In hindsight, my first mistake was not knowing my brand enough. Which is strange, because I created this brand myself, and as a freelance photographer it is an extension of me. But not knowing what my brand stood for and what type of branding I was trying to create made me follow social media strategies that were not suitable for me. JC Candanedo is not Nike, is not Tesco nor Walmart, is not even similar to other photographer's brands like Tim Walker or Mert and Marcus. So why was I trying to copy what those other brands were doing on social media if I wasn't like them in the first place?

My second mistake was not knowing what I wanted to get from my marketing strategy. In my obsession with metrics, I confused engagement (likes and comments), with post views (impressions and reach), with conversion and awareness. Not understanding what these terms meant and how they could work for me made me apply trial and error tactics that were not suited for JC Candanedo. Probably the biggest confusion that I had was not really knowing if I was creating posts for conversion (and exactly what that conversion was) or for brand awareness.

But in starting my blog and writing about me, about my brand, about the industry, about the issues that I care for and about how important the sense of creative community is for me, I have come to realize that what my marketing strategy has been about all along is brand awareness. And that is the conversion that I should have been measuring. This fact has never been clearer to me than during this last Fashion Week.

I moved to London in 2013, but it wasn't until mid-2014 when I decided to go full-time with my photography. In just 3 years I went from not having a portfolio nor even knowing a single person in the industry to where I am at right now. It may sound like a slow process to some, but for me, it has been an exhilarating journey. And this past weekend, while shooting the runways and the backstage in Fashion Scout during London Fashion Week, I had a moment of self-reflection.

Some of the people in the event (designers, models, guests, organizers)  knew me from previous seasons; while others who didn't know me at least had heard of me. And this is what I have been working so hard for over the last few years. To make myself a name in the creative community in London.

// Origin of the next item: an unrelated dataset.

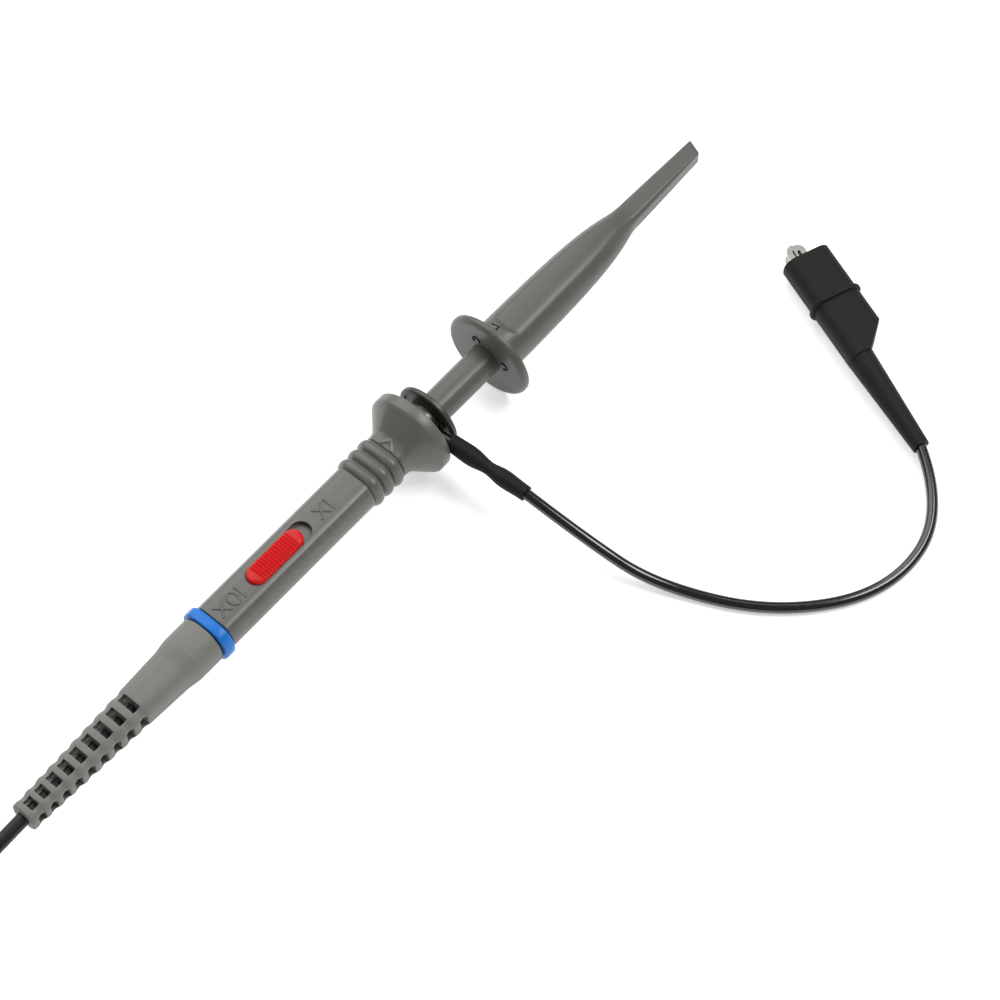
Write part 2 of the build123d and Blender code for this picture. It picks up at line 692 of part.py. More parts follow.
with BuildPart() as hook_sheath:
    with BuildSketch(profile_plane):
        with BuildLine():
            Polyline(
                (SNOUT_BLEND_END, 0),
                (SHEATH_START, 0),
                (SHEATH_START, FLANGE_D / 2),
                (SHEATH_FLANGE_END, FLANGE_D / 2),
                (SHEATH_FLANGE_END, SHEATH_R),
            )
            Spline(
                (SHEATH_FLANGE_END, SHEATH_R),
                (158.6, 5.93),
                (173.1, 5.55),
                (178.0, 5.23),
                (183.0, 4.61),
                (187.0, 3.55),
                (SNOUT_BLEND_END, 2.2),
                tangents=((1, -0.004), (1, -0.5)),
            )
            Line((SNOUT_BLEND_END, 2.2), (SNOUT_BLEND_END, 0))
        make_face()
    revolve(axis=probe_axis)
    round_edges = hook_sheath.edges().filter_by(GeomType.CIRCLE)
    flange_edges = [e for e in round_edges if e.radius > FLANGE_D / 2 - 0.1]
    rear_edge = min(flange_edges, key=lambda edge: edge.center().X)
    fillet(rear_edge, 1.2)
    snout_root = rounded_square(SNOUT_START, SNOUT_SIDE[0], SNOUT_CORNER[0])
    snout_tip = rounded_square(PROBE_LENGTH, SNOUT_SIDE[1], SNOUT_CORNER[1])
    loft((snout_root, snout_tip), ruled=True)
    add(above(SHEATH_FLAT, SHEATH_FLANGE_END + 4, SNOUT_START), mode=Mode.SUBTRACT)
    tip_side = SNOUT_SIDE[1] / 2
    tip_run = 3 * tip_side * tan(radians(SNOUT_SLANT))
    tip_cut = (
        (at(PROBE_LENGTH), tip_side / 2),
        (at(PROBE_LENGTH) - tip_run, -2.5 * tip_side),
        (at(PROBE_LENGTH) + 1, -2.5 * tip_side),
        (at(PROBE_LENGTH) + 1, tip_side / 2),
    )
    extrude(outline(tip_cut, Plane.XY), amount=2 * AXIS_Z, mode=Mode.SUBTRACT)
    bore = (
        (SHEATH_START - 1, 0),
        (SPRING_SEAT, 0),
        (SPRING_SEAT, SHEATH_BORE_R),
        (SHEATH_START - 1, SHEATH_BORE_R),
    )
    revolve(outline(bore), axis=probe_axis, mode=Mode.SUBTRACT)
    with BuildSketch(cross(SPRING_SEAT - 0.1)):
        SlotOverall(2 * HOOK_BEND_R + 2 * HOOK_WIRE_R + 0.3, HOOK_SLOT_WIDTH, rotation=90)
    extrude(amount=PROBE_LENGTH - SPRING_SEAT + 1, mode=Mode.SUBTRACT)
hook_sheath.part.label = "hook_sheath"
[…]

So the lesson here is that I shouldn't have been worrying so much about getting more likes or accumulating more followers; or so concerned with the number of impressions versus the size of my reach. None of that matters. What I should have been focusing on, and what I was actually doing without realizing it, was in presenting an authentic image of myself and of my brand so that my audience felt organically attracted to me. Which in turn creates an engagement that translates into a conversion trackable only by the number of meaningful connections with actual people that I make.